The lines to be extracted run from the start of the listing through the line containing "drop, z, roll"; copy them exactly and nothing else.

## [DATA TO PROCESS]
*****

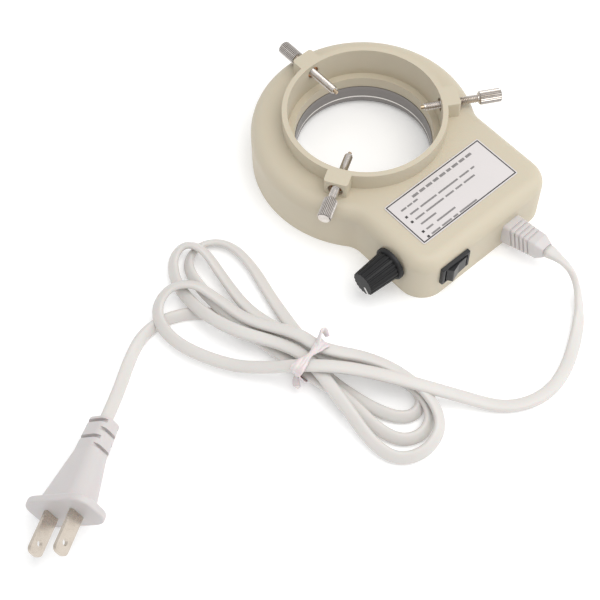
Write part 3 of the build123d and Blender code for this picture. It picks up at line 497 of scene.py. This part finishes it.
def settled(x, y, layers, roll):
    # a flat cord stacks lower than a round one, and slides back along the line of sight
    z = restHeight(roll) + layers * lead["layer"] * lead["stackShare"]
    drop = lead["tubeHeight"] + layers * lead["layer"] - z
    return x + lead["sightSlide"][0] * drop, y + lead["sightSlide"][1] * drop, z, roll


def lobeRows(lobe, layers):
    heading, reach, halfWidth, bend, roll = lobe
    for step, layer in enumerate(layers, 1):
        turn = step / (len(layers) + 1)
        out = math.sin(math.pi * turn) ** hank["reachPower"]
        swing = math.sin(2 * math.pi * turn)
        side = halfWidth * math.copysign(abs(swing) ** hank["widthPower"], swing)
        x, y = turned(reach * out, heading + bend * out)
        dx, dy = turned(side, heading + 2 * bend * out + 90)
        yield settled(hank["waist"][0] + x + dx, hank["waist"][1] + y + dy, layer, roll * out)


def waistRows(index):
    half = hank["waistRun"] / 2 if index % 2 == 0 else -hank["waistRun"] / 2
    for run, column, layer in zip((-half, half), hank["columns"][index], hank["layers"][index]):
        x, y = turned(column * lead["layer"], hank["heading"] - 90)
        dx, dy = turned(run, hank["heading"])
        yield settled(hank["waist"][0] + x + dx, hank["waist"][1] + y + dy, layer, 0)


def laidRow(x, y, z, roll):
    # a row given by height, put down like the rows that are given in layers
    return settled(x, y, (z - lead["tubeHeight"]) / lead["layer"], roll)


def leadRows():
    held, loose = lead["deviceRun"][:lead["heldRows"]], lead["deviceRun"][lead["heldRows"]:]
    rows = held + [laidRow(*row) for row in loose] + list(waistRows(0))
    for index, (lobe, layers) in enumerate(zip(hank["lobes"], hank["lobeLayers"]), 1):
        rows += list(lobeRows(lobe, layers))
        rows += list(waistRows(index))
    laid, raised = lead["plugRun"][:-lead["plugRows"]], lead["plugRun"][-lead["plugRows"]:]
    return rows + [laidRow(*row) for row in laid] + raised


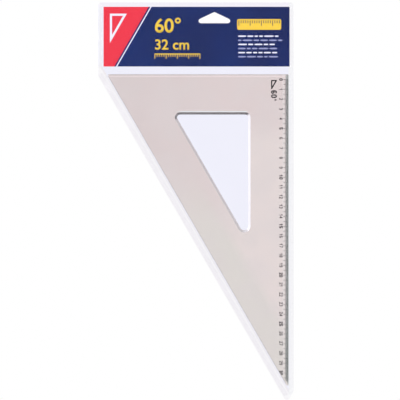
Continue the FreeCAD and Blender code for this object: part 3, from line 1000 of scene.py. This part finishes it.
def line_maker():
    """Lines of short bars, word after word, that stand for small print. Every other line is paler."""
    inputs = (
        ("Lines", "NodeSocketInt"),
        ("Words", "NodeSocketInt"),
        ("Width", "NodeSocketFloat"),
        ("Pitch", "NodeSocketFloat"),
        ("Shortest", "NodeSocketFloat"),
        ("Longest", "NodeSocketFloat"),
        ("Gap", "NodeSocketFloat"),
        ("Bar", "NodeSocketFloat"),
        ("Seed", "NodeSocketInt"),
        ("Ink", "NodeSocketMaterial"),
        ("Pale Ink", "NodeSocketMaterial"),
    )
    tree, given, result = new_maker("printed_lines", inputs)
    count = product(tree, given.outputs["Lines"], given.outputs["Words"])
    points = add(tree, "GeometryNodeMeshLine", {"Count": count, "Offset": (0, 0, 0)}).outputs[0]
    number = add(tree, "GeometryNodeInputIndex").outputs[0]
    line = math_node(tree, "FLOOR", math_node(tree, "DIVIDE", number, given.outputs["Words"]))
    shortest_longest_seed = {
        2: given.outputs["Shortest"],
        3: given.outputs["Longest"],
        "Seed": given.outputs["Seed"],
    }
    draw = add(tree, "FunctionNodeRandomValue", shortest_longest_seed, data_type="FLOAT")
    length = draw.outputs[1]
    step = math_node(tree, "ADD", length, given.outputs["Gap"])
    run = add(tree, "GeometryNodeAccumulateField", {"Value": step, "Group ID": line}, data_type="FLOAT")
    left = run.outputs["Trailing"]
    middle = math_node(tree, "ADD", left, math_node(tree, "DIVIDE", length, 2.0))
    drop = product(tree, line, product(tree, given.outputs["Pitch"], -1.0))
    spots = {"Geometry": points, "Position": vector(tree, X=middle, Z=drop)}
    laid = add(tree, "GeometryNodeSetPosition", spots).outputs[0]
    right = math_node(tree, "ADD", left, length)
    fits = math_node(tree, "LESS_THAN", right, given.outputs["Width"])
    size = vector(tree, X=length, Y=1.0, Z=given.outputs["Bar"])
    words = copies(tree, laid, standing_bar(tree, 0.0), Selection=fits, Scale=size)
    inked = coated(tree, words, given.outputs["Ink"])
    height = sides_of(tree, add(tree, "GeometryNodeInputPosition").outputs[0])["Z"]
    row = math_node(tree, "ROUND", math_node(tree, "DIVIDE", height, given.outputs["Pitch"]))
    pale = add(tree, "GeometryNodeSetMaterial", {
        "Geometry": inked,
        "Selection": math_node(tree, "FLOORED_MODULO", row, 2.0),
        "Material": given.outputs["Pale Ink"],
    })
    tree.links.new(pale.outputs[0], result.inputs[0])
    return tree


def row_on_card(name, maker, place, **values):
    """A geometry tree's print, its own origin put at a place on the card."""
    piece = made_by(new_piece(name, bpy.data.meshes.new(name)), maker, **values)
    piece.data.transform(Matrix.Translation(on_card(*place)))
    return piece


def tick_row(name, maker, place, count, lengths, ink):
    """A row of printed ticks with its left end at a place on the card."""
    short, long = lengths
    return row_on_card(name, maker, place, count=count, pitch=TICK_PITCH, thickness=TICK_THICKNESS,
                       short=short, long=long, long_every=LONG_TICK_EVERY, ink=ink)


def band_print():
    """The coral band at the card's left end, its keyline and the outlined triangle on it."""
    low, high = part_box("header_card")
    height = high.z - low.z
    lean = height / BAND_SLOPE
    band = [(0, 0), (BAND_WIDTH_BELOW, 0), (BAND_WIDTH_BELOW + lean, height), (0, height)]
    print_piece(flat_shape("coral_band", CORAL, band))
    strip = leaning_strip(BAND_WIDTH_BELOW + KEYLINE_GAP, KEYLINE_WIDTH, height)
    print_piece(flat_shape("band_keyline", WHITE, strip))
    left, bottom = BAND_MARK_PLACE
    top = bottom + BAND_MARK_HEIGHT
    mark = [(left, bottom), (left + BAND_MARK_HEIGHT / BAND_SLOPE, top), (left, top)]
    window = inset_triangle(mark, BAND_MARK_LINE)
    print_piece(flat_shape("band_mark", WHITE, mark, window), layer=1)


def rule_print(ticks):
    """The small rule under the numbers: a row of ticks that hang from a line."""
    print_piece(tick_row("number_rule", ticks, RULE_PLACE, RULE_TICKS, RULE_TICK_LENGTHS, YELLOW))
    left = RULE_PLACE[0] - TICK_THICKNESS / 2
    bottom = RULE_PLACE[1] - RULE_LINE_LAP
    width = (RULE_TICKS - 1) * TICK_PITCH + TICK_THICKNESS
    line = rounded_bar(left, bottom, width, RULE_LINE_HEIGHT, RULE_LINE_ROUND)
    print_piece(flat_shape("number_rule_line", YELLOW, line), layer=1)


def emblem_print(ticks):
    """The yellow bar with ticks along its upper edge, like a short ruler."""
    bar = rounded_bar(*EMBLEM_PLACE, *EMBLEM_SIZE, EMBLEM_ROUND)
    print_piece(flat_shape("ruler_emblem", YELLOW, bar))
    spare = (EMBLEM_SIZE[0] - (EMBLEM_TICKS - 1) * TICK_PITCH) / 2
    top = EMBLEM_PLACE[1] + EMBLEM_SIZE[1]
    start = (EMBLEM_PLACE[0] + spare, top - EMBLEM_TICKS_BELOW_TOP)
    row = tick_row("emblem_ticks", ticks, start, EMBLEM_TICKS, EMBLEM_TICK_LENGTHS, DEEP)
    print_piece(row, layer=1)


def small_print():
    """The lines of short bars under the emblem."""
    shortest, longest = WORD_LENGTHS
    lines = row_on_card("small_print", line_maker(), LINES_PLACE, lines=LINE_COUNT, words=WORDS_IN_LINE,
                        width=LINES_WIDTH, pitch=LINE_PITCH, shortest=shortest, longest=longest,
                        gap=WORD_GAP, bar=WORD_HEIGHT, seed=WORD_SEED, ink=WHITE, pale_ink=LILAC)
    print_piece(lines)


def card_print():
    """Every printed shape on the card."""
    ticks = tick_maker()
    band_print()
    print_piece(number_print())
    rule_print(ticks)
    emblem_print(ticks)
    small_print()


film_sheets()
weld_ribs()
card_print()
finish_node("set_square_plate", PLASTIC)
for node in ("scale_ticks", "scale_numerals", "corner_mark"):
    finish_node(node, BLACK)
finish_node("header_card", BOARD)
for node in WELDS:
    finish_node(node, WELD)


# ---------------------------------------------------------------- stage, light and camera

VIEW_WIDTH = 0.409
VIEW_CENTRE = Vector((-0.0147, 0.0, -0.1919))
CAMERA_DISTANCE = 1.8
SENSOR = 36.0

# Each lamp's name, place, size and power
LAMPS = (
    ("key_lamp", (-1.3, -1.7, 0.9), 1.0, 32.0),
    ("fill_lamp", (1.5, -1.5, 0.1), 1.2, 15.0),
    ("back_lamp", (0.5, 1.7, 0.6), 1.2, 22.0),
)
ROOM_LIGHT = 0.5
FLOOR_LEVEL = -0.6
FLOOR_RADIUS = 1.6
FLOOR_SIDES = 96
FLOOR_FADE = (0.25 * FLOOR_RADIUS, 0.9 * FLOOR_RADIUS)


def camera():
    """A camera square in front of the pack."""
    data = bpy.data.cameras.new("camera")
    data.sensor_width = SENSOR
    data.lens = SENSOR * CAMERA_DISTANCE / VIEW_WIDTH
    viewer = new_piece("camera", data)
    viewer.location = VIEW_CENTRE - Vector((0, CAMERA_DISTANCE, 0))
    viewer.rotation_euler = (math.pi / 2, 0, 0)
    bpy.context.scene.camera = viewer


def soft_lamp(name, place, size, power):
    """A square lamp aimed at the middle of the pack."""
    data = bpy.data.lights.new(name, "AREA")
    data.size = size
    data.energy = power
    lamp = new_piece(name, data)
    lamp.location = place
    lamp.rotation_euler = (VIEW_CENTRE - Vector(place)).to_track_quat("-Z", "Y").to_euler()


def white_surroundings():
    """Plain white wherever it is seen, and a weaker light on the object."""
    world = bpy.data.worlds.new("surroundings")
    bpy.context.scene.world = world
    world.use_nodes = True
    tree = world.node_tree
    tree.nodes.clear()
    path = add(tree, "ShaderNodeLightPath").outputs
    seen = math_node(tree, "MAXIMUM", path["Is Camera Ray"], path["Is Glossy Ray"])
    seen = math_node(tree, "MAXIMUM", seen, path["Is Transmission Ray"])
    room = add(tree, "ShaderNodeBackground", {"Color": PURE_WHITE, "Strength": ROOM_LIGHT})
    white = add(tree, "ShaderNodeBackground", {"Color": PURE_WHITE, "Strength": 1.0})
    both = add(tree, "ShaderNodeMixShader", {0: seen, 1: room.outputs[0], 2: white.outputs[0]})
    output = tree.nodes.new("ShaderNodeOutputWorld")
    tree.links.new(both.outputs[0], output.inputs["Surface"])


def floor_paint():
    """Pale paint with a faint grain that fades to nothing towards the floor's rim."""
    finish, tree, output = new_finish("pale_floor")
    place = add(tree, "ShaderNodeTexCoord").outputs["Object"]
    no_height = {0: place, 1: (1, 1, 0)}
    flat = add(tree, "ShaderNodeVectorMath", no_height, operation="MULTIPLY").outputs[0]
    away = add(tree, "ShaderNodeVectorMath", {0: flat}, operation="LENGTH").outputs["Value"]
    grain = noise(tree, place, 300.0, Detail=3.0)
    colour = blended(tree, grain, (0.9, 0.9, 0.9, 1), (0.94, 0.94, 0.94, 1))
    paint = add(tree, "ShaderNodeBsdfPrincipled", {"Base Color": colour, "Roughness": 0.8})
    clear = add(tree, "ShaderNodeBsdfTransparent")
    fade = ramp(tree, away, *FLOOR_FADE)
    surface = add(tree, "ShaderNodeMixShader", {0: fade, 1: paint.outputs[0], 2: clear.outputs[0]})
    tree.links.new(surface.outputs[0], output.inputs["Surface"])
    return finish


def pale_floor():
    """A round floor under the hanging pack that fades into the white surroundings."""
    shape = bmesh.new()
    bmesh.ops.create_circle(shape, cap_ends=True, segments=FLOOR_SIDES, radius=FLOOR_RADIUS)
    bmesh.ops.translate(shape, verts=shape.verts, vec=(0, 0, FLOOR_LEVEL))
    mesh = bpy.data.meshes.new("floor")
    shape.to_mesh(mesh)
    shape.free()
    mesh.materials.append(floor_paint())
    new_piece("floor", mesh)


camera()
for name, place, size, power in LAMPS:
    soft_lamp(name, place, size, power)
white_surroundings()
pale_floor()
bpy.context.scene.view_settings.view_transform = "Standard"
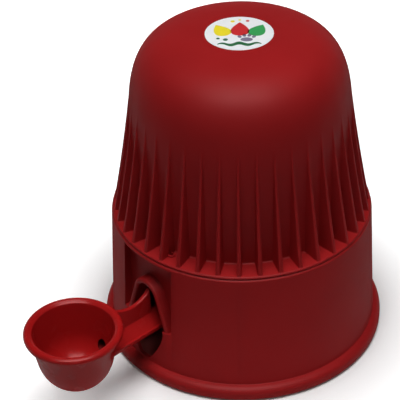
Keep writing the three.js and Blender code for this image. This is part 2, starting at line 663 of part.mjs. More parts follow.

*****

## [RESULT OF THIS EXERCISE]
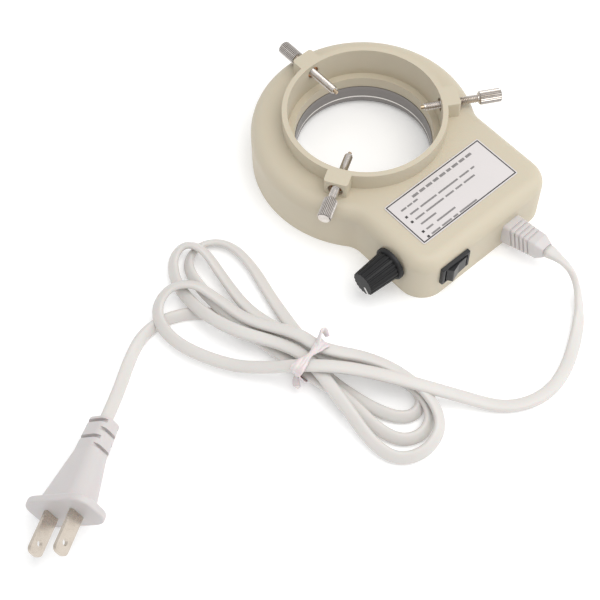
Write part 3 of the build123d and Blender code for this picture. It picks up at line 497 of scene.py. This part finishes it.
def settled(x, y, layers, roll):
    # a flat cord stacks lower than a round one, and slides back along the line of sight
    z = restHeight(roll) + layers * lead["layer"] * lead["stackShare"]
    drop = lead["tubeHeight"] + layers * lead["layer"] - z
    return x + lead["sightSlide"][0] * drop, y + lead["sightSlide"][1] * drop, z, roll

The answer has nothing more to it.